▶ _What you should do_
Your task is to output the data exactly as it stands.

###

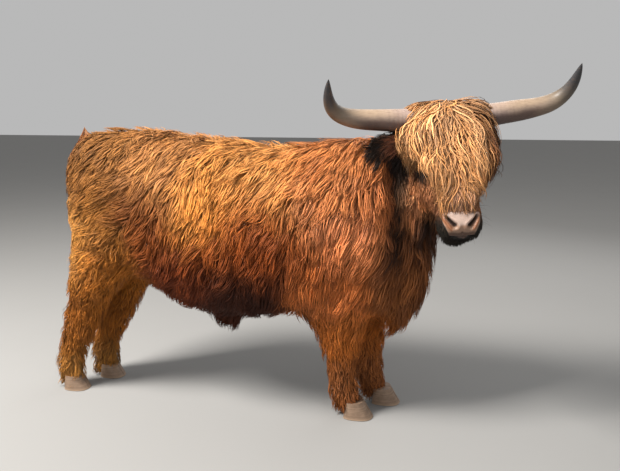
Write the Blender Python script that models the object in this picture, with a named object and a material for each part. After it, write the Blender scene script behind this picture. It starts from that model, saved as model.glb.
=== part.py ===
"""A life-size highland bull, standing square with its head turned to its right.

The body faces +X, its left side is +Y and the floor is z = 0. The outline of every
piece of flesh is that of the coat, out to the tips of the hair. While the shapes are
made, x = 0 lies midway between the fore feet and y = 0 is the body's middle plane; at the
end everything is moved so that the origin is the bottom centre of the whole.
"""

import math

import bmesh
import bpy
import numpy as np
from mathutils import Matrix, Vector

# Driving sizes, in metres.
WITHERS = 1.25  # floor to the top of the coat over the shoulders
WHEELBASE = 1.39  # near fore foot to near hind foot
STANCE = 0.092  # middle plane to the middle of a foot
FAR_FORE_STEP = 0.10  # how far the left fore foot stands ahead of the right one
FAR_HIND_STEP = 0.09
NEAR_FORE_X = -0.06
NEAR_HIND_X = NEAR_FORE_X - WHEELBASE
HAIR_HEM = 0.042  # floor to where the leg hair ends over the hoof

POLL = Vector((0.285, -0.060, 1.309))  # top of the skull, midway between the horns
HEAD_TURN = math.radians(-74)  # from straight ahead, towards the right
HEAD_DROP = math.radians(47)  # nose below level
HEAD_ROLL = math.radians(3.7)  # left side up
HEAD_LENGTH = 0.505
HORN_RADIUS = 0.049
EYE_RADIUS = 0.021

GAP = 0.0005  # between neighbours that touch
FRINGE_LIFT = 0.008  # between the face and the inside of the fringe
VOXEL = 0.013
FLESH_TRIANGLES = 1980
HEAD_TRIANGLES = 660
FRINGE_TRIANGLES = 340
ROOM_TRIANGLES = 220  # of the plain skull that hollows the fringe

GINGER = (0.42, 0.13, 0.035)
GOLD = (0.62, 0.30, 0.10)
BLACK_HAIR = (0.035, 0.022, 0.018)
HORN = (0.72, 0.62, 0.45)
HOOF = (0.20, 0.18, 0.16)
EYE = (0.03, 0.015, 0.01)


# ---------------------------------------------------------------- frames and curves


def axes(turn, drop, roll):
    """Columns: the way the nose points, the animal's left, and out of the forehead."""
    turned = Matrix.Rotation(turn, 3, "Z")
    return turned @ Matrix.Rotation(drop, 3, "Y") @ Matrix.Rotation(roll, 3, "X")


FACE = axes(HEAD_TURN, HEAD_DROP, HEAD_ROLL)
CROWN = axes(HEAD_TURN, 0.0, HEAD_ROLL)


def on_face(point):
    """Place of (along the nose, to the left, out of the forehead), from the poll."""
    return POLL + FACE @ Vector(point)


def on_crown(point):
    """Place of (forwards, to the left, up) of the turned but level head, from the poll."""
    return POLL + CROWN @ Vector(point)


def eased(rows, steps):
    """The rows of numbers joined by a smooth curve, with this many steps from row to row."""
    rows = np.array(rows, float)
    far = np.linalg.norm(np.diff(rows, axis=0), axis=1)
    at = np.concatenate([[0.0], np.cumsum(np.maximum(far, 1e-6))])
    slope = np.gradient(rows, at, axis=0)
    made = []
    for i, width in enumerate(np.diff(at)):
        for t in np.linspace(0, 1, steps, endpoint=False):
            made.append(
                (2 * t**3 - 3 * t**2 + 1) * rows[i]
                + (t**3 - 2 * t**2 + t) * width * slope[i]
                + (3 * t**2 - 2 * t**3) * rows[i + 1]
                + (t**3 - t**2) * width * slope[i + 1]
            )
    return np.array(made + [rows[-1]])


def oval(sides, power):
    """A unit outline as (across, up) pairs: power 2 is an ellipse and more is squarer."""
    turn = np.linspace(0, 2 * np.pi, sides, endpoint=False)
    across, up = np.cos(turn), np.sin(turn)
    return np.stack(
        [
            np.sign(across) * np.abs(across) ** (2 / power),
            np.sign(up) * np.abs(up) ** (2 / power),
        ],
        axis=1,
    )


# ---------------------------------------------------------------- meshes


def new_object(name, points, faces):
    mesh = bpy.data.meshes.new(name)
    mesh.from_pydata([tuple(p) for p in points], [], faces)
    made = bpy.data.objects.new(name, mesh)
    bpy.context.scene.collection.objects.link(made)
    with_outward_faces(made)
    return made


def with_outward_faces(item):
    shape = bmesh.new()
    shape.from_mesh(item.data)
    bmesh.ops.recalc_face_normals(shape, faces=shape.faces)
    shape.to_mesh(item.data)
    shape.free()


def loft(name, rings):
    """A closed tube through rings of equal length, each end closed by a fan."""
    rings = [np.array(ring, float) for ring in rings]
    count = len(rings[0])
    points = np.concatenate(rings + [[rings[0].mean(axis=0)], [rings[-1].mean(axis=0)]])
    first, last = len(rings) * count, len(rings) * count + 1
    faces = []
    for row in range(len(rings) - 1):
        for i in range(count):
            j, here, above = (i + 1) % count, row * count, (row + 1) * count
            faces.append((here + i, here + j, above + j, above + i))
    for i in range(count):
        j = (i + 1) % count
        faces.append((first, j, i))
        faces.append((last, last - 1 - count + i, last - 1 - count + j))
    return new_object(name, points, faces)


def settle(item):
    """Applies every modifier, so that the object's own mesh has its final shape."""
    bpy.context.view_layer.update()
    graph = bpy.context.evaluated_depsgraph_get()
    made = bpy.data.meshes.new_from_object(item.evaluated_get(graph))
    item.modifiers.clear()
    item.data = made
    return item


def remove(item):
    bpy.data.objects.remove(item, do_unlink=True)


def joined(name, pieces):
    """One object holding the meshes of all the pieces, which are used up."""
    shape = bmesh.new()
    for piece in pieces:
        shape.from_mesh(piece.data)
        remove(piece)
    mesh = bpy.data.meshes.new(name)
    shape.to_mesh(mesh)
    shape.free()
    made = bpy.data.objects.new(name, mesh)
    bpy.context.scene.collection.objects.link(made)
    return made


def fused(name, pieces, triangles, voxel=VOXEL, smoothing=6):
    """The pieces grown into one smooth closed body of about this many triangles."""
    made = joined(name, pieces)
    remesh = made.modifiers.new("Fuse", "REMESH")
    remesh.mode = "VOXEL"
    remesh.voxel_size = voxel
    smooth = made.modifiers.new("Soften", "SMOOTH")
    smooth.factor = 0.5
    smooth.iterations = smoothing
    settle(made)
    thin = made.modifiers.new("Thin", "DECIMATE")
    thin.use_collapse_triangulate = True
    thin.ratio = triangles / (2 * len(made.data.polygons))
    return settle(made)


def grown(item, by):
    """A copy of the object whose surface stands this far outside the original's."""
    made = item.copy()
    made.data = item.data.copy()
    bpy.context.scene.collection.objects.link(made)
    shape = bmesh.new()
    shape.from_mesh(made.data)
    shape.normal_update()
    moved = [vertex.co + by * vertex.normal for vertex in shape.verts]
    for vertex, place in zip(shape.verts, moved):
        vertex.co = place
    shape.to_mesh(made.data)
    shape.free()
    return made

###

▶ _Exercise response_
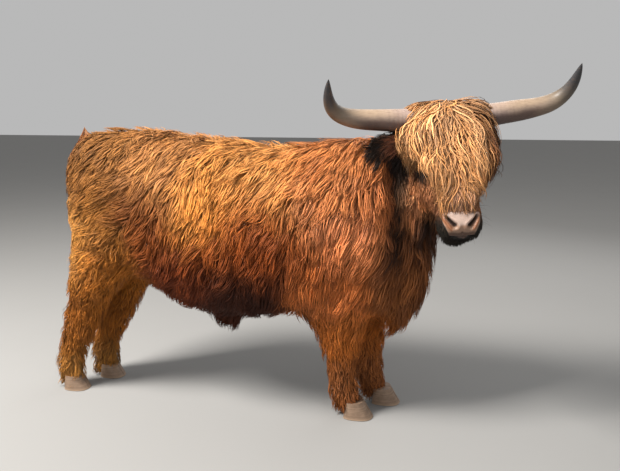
Write the Blender Python script that models the object in this picture, with a named object and a material for each part. After it, write the Blender scene script behind this picture. It starts from that model, saved as model.glb.
=== part.py ===
"""A life-size highland bull, standing square with its head turned to its right.

The body faces +X, its left side is +Y and the floor is z = 0. The outline of every
piece of flesh is that of the coat, out to the tips of the hair. While the shapes are
made, x = 0 lies midway between the fore feet and y = 0 is the body's middle plane; at the
end everything is moved so that the origin is the bottom centre of the whole.
"""

import math

import bmesh
import bpy
import numpy as np
from mathutils import Matrix, Vector

# Driving sizes, in metres.
WITHERS = 1.25  # floor to the top of the coat over the shoulders
WHEELBASE = 1.39  # near fore foot to near hind foot
STANCE = 0.092  # middle plane to the middle of a foot
FAR_FORE_STEP = 0.10  # how far the left fore foot stands ahead of the right one
FAR_HIND_STEP = 0.09
NEAR_FORE_X = -0.06
NEAR_HIND_X = NEAR_FORE_X - WHEELBASE
HAIR_HEM = 0.042  # floor to where the leg hair ends over the hoof

POLL = Vector((0.285, -0.060, 1.309))  # top of the skull, midway between the horns
HEAD_TURN = math.radians(-74)  # from straight ahead, towards the right
HEAD_DROP = math.radians(47)  # nose below level
HEAD_ROLL = math.radians(3.7)  # left side up
HEAD_LENGTH = 0.505
HORN_RADIUS = 0.049
EYE_RADIUS = 0.021

GAP = 0.0005  # between neighbours that touch
FRINGE_LIFT = 0.008  # between the face and the inside of the fringe
VOXEL = 0.013
FLESH_TRIANGLES = 1980
HEAD_TRIANGLES = 660
FRINGE_TRIANGLES = 340
ROOM_TRIANGLES = 220  # of the plain skull that hollows the fringe

GINGER = (0.42, 0.13, 0.035)
GOLD = (0.62, 0.30, 0.10)
BLACK_HAIR = (0.035, 0.022, 0.018)
HORN = (0.72, 0.62, 0.45)
HOOF = (0.20, 0.18, 0.16)
EYE = (0.03, 0.015, 0.01)


# ---------------------------------------------------------------- frames and curves


def axes(turn, drop, roll):
    """Columns: the way the nose points, the animal's left, and out of the forehead."""
    turned = Matrix.Rotation(turn, 3, "Z")
    return turned @ Matrix.Rotation(drop, 3, "Y") @ Matrix.Rotation(roll, 3, "X")


FACE = axes(HEAD_TURN, HEAD_DROP, HEAD_ROLL)
CROWN = axes(HEAD_TURN, 0.0, HEAD_ROLL)


def on_face(point):
    """Place of (along the nose, to the left, out of the forehead), from the poll."""
    return POLL + FACE @ Vector(point)


def on_crown(point):
    """Place of (forwards, to the left, up) of the turned but level head, from the poll."""
    return POLL + CROWN @ Vector(point)


def eased(rows, steps):
    """The rows of numbers joined by a smooth curve, with this many steps from row to row."""
    rows = np.array(rows, float)
    far = np.linalg.norm(np.diff(rows, axis=0), axis=1)
    at = np.concatenate([[0.0], np.cumsum(np.maximum(far, 1e-6))])
    slope = np.gradient(rows, at, axis=0)
    made = []
    for i, width in enumerate(np.diff(at)):
        for t in np.linspace(0, 1, steps, endpoint=False):
            made.append(
                (2 * t**3 - 3 * t**2 + 1) * rows[i]
                + (t**3 - 2 * t**2 + t) * width * slope[i]
                + (3 * t**2 - 2 * t**3) * rows[i + 1]
                + (t**3 - t**2) * width * slope[i + 1]
            )
    return np.array(made + [rows[-1]])


def oval(sides, power):
    """A unit outline as (across, up) pairs: power 2 is an ellipse and more is squarer."""
    turn = np.linspace(0, 2 * np.pi, sides, endpoint=False)
    across, up = np.cos(turn), np.sin(turn)
    return np.stack(
        [
            np.sign(across) * np.abs(across) ** (2 / power),
            np.sign(up) * np.abs(up) ** (2 / power),
        ],
        axis=1,
    )


# ---------------------------------------------------------------- meshes


def new_object(name, points, faces):
    mesh = bpy.data.meshes.new(name)
    mesh.from_pydata([tuple(p) for p in points], [], faces)
    made = bpy.data.objects.new(name, mesh)
    bpy.context.scene.collection.objects.link(made)
    with_outward_faces(made)
    return made


def with_outward_faces(item):
    shape = bmesh.new()
    shape.from_mesh(item.data)
    bmesh.ops.recalc_face_normals(shape, faces=shape.faces)
    shape.to_mesh(item.data)
    shape.free()


def loft(name, rings):
    """A closed tube through rings of equal length, each end closed by a fan."""
    rings = [np.array(ring, float) for ring in rings]
    count = len(rings[0])
    points = np.concatenate(rings + [[rings[0].mean(axis=0)], [rings[-1].mean(axis=0)]])
    first, last = len(rings) * count, len(rings) * count + 1
    faces = []
    for row in range(len(rings) - 1):
        for i in range(count):
            j, here, above = (i + 1) % count, row * count, (row + 1) * count
            faces.append((here + i, here + j, above + j, above + i))
    for i in range(count):
        j = (i + 1) % count
        faces.append((first, j, i))
        faces.append((last, last - 1 - count + i, last - 1 - count + j))
    return new_object(name, points, faces)


def settle(item):
    """Applies every modifier, so that the object's own mesh has its final shape."""
    bpy.context.view_layer.update()
    graph = bpy.context.evaluated_depsgraph_get()
    made = bpy.data.meshes.new_from_object(item.evaluated_get(graph))
    item.modifiers.clear()
    item.data = made
    return item


def remove(item):
    bpy.data.objects.remove(item, do_unlink=True)


def joined(name, pieces):
    """One object holding the meshes of all the pieces, which are used up."""
    shape = bmesh.new()
    for piece in pieces:
        shape.from_mesh(piece.data)
        remove(piece)
    mesh = bpy.data.meshes.new(name)
    shape.to_mesh(mesh)
    shape.free()
    made = bpy.data.objects.new(name, mesh)
    bpy.context.scene.collection.objects.link(made)
    return made


def fused(name, pieces, triangles, voxel=VOXEL, smoothing=6):
    """The pieces grown into one smooth closed body of about this many triangles."""
    made = joined(name, pieces)
    remesh = made.modifiers.new("Fuse", "REMESH")
    remesh.mode = "VOXEL"
    remesh.voxel_size = voxel
    smooth = made.modifiers.new("Soften", "SMOOTH")
    smooth.factor = 0.5
    smooth.iterations = smoothing
    settle(made)
    thin = made.modifiers.new("Thin", "DECIMATE")
    thin.use_collapse_triangulate = True
    thin.ratio = triangles / (2 * len(made.data.polygons))
    return settle(made)


def grown(item, by):
    """A copy of the object whose surface stands this far outside the original's."""
    made = item.copy()
    made.data = item.data.copy()
    bpy.context.scene.collection.objects.link(made)
    shape = bmesh.new()
    shape.from_mesh(made.data)
    shape.normal_update()
    moved = [vertex.co + by * vertex.normal for vertex in shape.verts]
    for vertex, place in zip(shape.verts, moved):
        vertex.co = place
    shape.to_mesh(made.data)
    shape.free()
    return made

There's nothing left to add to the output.